## Exercise brief
Return, exactly as written, every line from the first line of the data below through the line that contains "return [list(range(start, end))".

## Extracted entries
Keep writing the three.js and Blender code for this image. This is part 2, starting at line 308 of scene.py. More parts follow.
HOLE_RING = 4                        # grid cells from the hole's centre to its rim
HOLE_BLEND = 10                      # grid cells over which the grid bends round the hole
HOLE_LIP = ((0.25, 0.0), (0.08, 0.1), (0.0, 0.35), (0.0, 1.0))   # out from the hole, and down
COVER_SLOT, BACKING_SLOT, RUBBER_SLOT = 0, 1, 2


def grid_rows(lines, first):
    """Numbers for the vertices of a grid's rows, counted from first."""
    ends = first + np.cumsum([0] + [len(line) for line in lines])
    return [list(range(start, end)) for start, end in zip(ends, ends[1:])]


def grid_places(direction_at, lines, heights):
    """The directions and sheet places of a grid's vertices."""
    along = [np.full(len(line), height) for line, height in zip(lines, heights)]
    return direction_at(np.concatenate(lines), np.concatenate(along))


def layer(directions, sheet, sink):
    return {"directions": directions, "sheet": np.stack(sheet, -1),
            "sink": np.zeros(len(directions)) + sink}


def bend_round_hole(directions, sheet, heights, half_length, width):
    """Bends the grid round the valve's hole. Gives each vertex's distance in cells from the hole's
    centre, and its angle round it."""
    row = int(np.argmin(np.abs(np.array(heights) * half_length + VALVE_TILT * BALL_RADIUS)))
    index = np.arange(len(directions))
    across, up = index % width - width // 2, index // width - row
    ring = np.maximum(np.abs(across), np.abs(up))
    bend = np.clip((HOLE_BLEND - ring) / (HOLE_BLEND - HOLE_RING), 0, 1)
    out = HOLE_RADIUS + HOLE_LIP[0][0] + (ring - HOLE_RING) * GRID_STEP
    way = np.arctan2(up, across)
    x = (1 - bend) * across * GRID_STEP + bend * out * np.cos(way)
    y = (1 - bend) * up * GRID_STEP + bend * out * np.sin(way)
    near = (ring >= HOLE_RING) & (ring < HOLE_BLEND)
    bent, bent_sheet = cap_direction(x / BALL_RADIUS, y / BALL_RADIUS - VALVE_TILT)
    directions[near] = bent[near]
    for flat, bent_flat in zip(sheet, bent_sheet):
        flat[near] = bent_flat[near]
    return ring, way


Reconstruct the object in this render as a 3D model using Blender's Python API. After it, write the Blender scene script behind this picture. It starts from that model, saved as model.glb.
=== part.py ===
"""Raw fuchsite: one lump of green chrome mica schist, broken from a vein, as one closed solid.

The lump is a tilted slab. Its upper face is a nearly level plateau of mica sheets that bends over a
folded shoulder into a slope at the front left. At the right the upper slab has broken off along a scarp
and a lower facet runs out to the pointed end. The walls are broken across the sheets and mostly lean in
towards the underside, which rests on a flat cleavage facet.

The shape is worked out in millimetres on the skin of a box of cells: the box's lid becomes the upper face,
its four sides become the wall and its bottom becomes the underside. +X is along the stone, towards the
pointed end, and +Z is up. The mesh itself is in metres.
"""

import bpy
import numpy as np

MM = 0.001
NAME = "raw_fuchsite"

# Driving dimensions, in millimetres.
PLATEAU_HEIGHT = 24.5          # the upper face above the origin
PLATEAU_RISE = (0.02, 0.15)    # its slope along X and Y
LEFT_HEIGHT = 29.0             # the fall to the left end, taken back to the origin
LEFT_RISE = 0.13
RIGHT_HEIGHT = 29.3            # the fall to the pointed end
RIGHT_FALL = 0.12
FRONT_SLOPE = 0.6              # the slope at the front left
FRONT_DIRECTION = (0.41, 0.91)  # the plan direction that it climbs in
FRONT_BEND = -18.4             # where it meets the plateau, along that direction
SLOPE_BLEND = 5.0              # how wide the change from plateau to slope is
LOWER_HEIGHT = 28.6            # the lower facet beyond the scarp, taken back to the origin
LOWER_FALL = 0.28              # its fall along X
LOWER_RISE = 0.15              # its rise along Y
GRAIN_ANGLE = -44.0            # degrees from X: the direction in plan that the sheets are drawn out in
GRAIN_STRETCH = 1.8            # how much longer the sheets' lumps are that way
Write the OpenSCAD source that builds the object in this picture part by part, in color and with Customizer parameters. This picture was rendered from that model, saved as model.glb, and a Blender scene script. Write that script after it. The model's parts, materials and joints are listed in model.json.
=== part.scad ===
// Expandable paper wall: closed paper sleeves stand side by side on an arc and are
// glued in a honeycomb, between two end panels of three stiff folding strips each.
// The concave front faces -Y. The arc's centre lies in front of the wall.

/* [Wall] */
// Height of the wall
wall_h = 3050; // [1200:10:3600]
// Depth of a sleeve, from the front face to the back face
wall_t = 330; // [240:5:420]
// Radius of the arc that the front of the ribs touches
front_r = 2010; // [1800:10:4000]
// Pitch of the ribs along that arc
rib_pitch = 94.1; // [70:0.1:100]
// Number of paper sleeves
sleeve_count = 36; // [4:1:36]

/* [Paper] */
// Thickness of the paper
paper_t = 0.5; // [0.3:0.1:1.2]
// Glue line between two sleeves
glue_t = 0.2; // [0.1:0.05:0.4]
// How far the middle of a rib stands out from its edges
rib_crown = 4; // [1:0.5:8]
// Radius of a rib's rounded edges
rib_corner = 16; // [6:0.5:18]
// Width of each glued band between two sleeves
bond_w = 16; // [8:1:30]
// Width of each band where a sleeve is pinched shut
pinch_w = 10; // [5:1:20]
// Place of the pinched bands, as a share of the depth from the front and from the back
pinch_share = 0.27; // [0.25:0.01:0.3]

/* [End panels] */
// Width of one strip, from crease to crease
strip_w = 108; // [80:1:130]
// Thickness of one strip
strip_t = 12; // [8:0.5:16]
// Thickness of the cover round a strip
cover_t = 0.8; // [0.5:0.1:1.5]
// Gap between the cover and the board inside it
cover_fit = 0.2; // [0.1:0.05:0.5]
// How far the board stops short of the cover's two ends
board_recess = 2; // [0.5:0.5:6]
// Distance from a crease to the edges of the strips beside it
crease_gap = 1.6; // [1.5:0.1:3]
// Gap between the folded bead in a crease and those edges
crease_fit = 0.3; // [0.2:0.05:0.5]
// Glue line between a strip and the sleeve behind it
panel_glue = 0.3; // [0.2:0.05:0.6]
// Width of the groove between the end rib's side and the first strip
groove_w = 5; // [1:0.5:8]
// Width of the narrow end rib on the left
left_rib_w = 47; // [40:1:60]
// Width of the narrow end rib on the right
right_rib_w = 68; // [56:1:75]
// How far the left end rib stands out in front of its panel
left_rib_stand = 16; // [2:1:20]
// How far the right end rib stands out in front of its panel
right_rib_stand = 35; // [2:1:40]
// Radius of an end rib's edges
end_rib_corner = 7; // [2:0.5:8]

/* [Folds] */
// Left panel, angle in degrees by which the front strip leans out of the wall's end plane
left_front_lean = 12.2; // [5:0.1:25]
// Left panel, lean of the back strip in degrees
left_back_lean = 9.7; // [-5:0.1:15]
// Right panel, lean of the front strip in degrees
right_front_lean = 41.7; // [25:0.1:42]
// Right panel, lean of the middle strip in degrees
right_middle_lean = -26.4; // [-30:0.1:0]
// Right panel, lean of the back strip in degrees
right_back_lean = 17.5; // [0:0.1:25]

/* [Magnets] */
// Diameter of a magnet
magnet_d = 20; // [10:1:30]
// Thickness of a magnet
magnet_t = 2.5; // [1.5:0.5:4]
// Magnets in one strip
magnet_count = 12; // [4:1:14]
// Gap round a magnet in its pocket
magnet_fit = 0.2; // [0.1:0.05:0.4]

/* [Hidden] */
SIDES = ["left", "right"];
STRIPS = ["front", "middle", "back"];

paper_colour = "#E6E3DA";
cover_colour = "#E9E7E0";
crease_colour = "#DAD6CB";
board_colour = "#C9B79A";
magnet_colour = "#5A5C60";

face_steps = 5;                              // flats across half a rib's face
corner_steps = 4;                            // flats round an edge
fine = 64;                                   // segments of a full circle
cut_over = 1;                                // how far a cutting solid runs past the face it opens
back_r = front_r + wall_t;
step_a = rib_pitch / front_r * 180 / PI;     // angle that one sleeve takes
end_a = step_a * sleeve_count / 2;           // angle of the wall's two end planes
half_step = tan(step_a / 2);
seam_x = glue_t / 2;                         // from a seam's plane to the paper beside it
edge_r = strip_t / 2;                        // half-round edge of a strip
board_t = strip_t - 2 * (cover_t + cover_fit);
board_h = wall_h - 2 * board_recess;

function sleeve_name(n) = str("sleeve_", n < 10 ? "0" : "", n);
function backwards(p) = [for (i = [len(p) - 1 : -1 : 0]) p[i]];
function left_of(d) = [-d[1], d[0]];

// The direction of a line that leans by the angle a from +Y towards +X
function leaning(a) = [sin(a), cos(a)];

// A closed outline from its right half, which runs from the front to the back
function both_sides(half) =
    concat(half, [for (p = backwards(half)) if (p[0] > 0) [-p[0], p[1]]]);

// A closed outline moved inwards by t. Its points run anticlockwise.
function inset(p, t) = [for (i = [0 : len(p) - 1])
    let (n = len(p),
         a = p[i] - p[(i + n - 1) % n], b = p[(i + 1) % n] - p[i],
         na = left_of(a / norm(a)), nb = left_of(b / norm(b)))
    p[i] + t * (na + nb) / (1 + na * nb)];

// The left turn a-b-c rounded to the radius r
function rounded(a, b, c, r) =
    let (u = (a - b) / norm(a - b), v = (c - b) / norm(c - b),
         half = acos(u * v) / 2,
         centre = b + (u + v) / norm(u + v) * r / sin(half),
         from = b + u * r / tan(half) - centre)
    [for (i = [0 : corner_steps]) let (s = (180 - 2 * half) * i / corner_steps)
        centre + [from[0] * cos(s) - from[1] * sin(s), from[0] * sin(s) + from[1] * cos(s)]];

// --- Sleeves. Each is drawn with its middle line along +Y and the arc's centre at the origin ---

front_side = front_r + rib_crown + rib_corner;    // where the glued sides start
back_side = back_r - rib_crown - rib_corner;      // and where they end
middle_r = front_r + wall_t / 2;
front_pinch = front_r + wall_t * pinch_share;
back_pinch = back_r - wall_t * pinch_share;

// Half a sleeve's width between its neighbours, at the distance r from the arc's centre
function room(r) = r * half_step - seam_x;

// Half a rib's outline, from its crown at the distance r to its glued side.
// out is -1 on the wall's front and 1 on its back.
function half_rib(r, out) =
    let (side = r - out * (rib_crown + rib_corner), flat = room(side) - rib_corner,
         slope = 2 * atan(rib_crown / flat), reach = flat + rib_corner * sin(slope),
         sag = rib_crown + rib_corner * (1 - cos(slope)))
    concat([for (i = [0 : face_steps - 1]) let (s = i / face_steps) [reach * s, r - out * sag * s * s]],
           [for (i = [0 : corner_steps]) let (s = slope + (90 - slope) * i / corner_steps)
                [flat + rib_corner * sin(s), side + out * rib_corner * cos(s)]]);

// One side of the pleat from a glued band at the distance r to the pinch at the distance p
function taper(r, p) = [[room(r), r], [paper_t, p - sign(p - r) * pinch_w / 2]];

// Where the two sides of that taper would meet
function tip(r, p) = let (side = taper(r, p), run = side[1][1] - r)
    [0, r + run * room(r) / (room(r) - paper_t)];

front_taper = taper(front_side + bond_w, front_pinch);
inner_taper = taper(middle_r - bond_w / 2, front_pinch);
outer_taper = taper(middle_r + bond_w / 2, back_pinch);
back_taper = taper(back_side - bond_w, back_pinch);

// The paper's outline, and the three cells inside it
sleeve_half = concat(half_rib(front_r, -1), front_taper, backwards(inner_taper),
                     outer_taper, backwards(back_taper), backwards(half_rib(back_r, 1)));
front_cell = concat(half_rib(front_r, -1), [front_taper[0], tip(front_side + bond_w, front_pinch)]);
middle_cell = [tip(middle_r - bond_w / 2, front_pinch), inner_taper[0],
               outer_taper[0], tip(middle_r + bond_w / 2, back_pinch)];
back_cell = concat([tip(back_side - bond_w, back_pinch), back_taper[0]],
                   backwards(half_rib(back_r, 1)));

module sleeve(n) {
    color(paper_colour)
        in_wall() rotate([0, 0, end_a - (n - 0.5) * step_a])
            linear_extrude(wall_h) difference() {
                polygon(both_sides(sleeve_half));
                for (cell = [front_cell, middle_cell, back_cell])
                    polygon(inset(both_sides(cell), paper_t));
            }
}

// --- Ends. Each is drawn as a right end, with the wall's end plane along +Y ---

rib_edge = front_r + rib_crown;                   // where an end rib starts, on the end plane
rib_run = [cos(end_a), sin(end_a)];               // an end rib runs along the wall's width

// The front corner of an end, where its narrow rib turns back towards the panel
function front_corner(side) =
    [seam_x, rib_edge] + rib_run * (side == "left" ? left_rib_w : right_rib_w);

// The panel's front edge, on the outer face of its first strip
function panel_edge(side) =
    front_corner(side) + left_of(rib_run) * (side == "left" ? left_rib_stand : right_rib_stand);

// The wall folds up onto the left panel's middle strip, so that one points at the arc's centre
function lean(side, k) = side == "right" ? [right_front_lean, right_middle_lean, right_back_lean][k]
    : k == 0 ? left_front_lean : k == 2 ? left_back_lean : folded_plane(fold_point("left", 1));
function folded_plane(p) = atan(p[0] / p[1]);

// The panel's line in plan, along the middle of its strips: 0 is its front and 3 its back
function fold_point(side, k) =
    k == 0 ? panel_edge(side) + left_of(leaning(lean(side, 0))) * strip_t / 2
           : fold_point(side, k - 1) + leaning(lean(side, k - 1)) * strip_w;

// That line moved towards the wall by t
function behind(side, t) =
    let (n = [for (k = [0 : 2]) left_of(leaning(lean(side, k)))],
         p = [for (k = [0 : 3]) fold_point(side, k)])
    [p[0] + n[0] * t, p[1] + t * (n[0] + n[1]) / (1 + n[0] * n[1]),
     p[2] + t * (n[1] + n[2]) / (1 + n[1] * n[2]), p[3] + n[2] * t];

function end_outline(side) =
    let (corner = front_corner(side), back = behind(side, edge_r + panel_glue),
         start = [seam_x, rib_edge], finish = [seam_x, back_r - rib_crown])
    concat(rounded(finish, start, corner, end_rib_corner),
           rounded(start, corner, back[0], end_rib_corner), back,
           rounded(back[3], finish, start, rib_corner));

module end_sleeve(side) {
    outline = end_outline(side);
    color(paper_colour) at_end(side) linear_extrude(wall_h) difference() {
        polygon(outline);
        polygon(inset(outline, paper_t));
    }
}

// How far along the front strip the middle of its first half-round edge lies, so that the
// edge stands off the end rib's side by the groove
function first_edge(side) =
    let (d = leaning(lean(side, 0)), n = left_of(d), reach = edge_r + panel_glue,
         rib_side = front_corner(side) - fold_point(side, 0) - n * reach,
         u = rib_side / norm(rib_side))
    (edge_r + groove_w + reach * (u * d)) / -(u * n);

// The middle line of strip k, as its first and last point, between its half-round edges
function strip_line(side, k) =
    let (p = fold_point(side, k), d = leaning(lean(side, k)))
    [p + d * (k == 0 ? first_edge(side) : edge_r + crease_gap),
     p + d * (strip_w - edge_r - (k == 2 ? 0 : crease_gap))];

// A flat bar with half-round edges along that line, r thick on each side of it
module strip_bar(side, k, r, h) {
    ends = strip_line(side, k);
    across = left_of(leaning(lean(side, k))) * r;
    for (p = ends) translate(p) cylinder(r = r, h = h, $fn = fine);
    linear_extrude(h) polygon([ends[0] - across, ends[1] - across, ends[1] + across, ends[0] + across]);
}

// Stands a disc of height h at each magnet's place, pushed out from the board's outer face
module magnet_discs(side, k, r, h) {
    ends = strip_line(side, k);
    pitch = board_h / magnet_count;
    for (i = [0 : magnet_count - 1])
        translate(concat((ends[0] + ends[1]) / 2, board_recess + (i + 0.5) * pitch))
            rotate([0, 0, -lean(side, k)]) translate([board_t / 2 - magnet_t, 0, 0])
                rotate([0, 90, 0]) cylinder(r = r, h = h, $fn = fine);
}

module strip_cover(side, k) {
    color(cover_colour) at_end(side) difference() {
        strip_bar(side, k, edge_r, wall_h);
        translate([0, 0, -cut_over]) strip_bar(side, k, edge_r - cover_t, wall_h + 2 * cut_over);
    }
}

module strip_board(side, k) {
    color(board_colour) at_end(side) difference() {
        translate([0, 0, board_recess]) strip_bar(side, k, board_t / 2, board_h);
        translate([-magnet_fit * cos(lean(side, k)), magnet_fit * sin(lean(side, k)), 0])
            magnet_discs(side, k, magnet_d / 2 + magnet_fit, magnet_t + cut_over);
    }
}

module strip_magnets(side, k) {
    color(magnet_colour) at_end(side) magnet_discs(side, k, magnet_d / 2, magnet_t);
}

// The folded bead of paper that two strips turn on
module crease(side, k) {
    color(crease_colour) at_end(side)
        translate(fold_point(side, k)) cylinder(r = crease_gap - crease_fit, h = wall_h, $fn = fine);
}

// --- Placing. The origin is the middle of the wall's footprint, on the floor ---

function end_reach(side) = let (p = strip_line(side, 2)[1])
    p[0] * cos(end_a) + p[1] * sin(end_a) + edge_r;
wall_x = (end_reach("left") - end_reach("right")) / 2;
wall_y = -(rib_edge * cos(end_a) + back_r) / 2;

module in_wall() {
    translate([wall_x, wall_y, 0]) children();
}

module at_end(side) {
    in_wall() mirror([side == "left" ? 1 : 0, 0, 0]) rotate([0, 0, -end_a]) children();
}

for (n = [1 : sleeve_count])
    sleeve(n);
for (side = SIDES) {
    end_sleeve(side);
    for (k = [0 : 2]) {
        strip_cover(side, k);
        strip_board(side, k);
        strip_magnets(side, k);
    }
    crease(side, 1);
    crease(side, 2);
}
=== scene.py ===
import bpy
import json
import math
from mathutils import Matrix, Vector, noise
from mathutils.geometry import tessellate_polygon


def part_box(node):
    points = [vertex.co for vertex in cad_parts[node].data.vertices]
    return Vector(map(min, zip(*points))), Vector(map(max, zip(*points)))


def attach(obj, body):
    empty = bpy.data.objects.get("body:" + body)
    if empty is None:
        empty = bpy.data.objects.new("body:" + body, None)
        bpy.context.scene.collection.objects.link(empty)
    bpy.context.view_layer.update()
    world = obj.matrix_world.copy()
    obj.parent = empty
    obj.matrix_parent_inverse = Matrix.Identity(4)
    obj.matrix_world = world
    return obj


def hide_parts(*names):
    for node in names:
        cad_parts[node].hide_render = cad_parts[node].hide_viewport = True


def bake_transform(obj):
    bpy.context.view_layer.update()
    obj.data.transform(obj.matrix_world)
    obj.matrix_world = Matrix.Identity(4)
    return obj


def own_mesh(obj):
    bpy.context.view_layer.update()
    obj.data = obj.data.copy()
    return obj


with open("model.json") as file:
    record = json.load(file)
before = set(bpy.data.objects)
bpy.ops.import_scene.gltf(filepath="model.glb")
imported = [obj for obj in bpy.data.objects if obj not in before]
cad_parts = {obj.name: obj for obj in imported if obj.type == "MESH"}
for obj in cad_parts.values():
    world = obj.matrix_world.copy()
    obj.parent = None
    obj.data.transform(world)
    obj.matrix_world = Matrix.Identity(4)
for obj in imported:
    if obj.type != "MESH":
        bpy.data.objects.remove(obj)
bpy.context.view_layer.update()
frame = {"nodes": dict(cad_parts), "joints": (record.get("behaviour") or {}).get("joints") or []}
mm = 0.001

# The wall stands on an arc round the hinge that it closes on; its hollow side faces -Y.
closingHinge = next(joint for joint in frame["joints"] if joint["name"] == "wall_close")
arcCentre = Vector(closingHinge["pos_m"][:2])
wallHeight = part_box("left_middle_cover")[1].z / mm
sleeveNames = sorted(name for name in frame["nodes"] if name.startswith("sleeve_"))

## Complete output
Keep writing the three.js and Blender code for this image. This is part 2, starting at line 308 of scene.py. More parts follow.
HOLE_RING = 4                        # grid cells from the hole's centre to its rim
HOLE_BLEND = 10                      # grid cells over which the grid bends round the hole
HOLE_LIP = ((0.25, 0.0), (0.08, 0.1), (0.0, 0.35), (0.0, 1.0))   # out from the hole, and down
COVER_SLOT, BACKING_SLOT, RUBBER_SLOT = 0, 1, 2


def grid_rows(lines, first):
    """Numbers for the vertices of a grid's rows, counted from first."""
    ends = first + np.cumsum([0] + [len(line) for line in lines])
    return [list(range(start, end)) for start, end in zip(ends, ends[1:])]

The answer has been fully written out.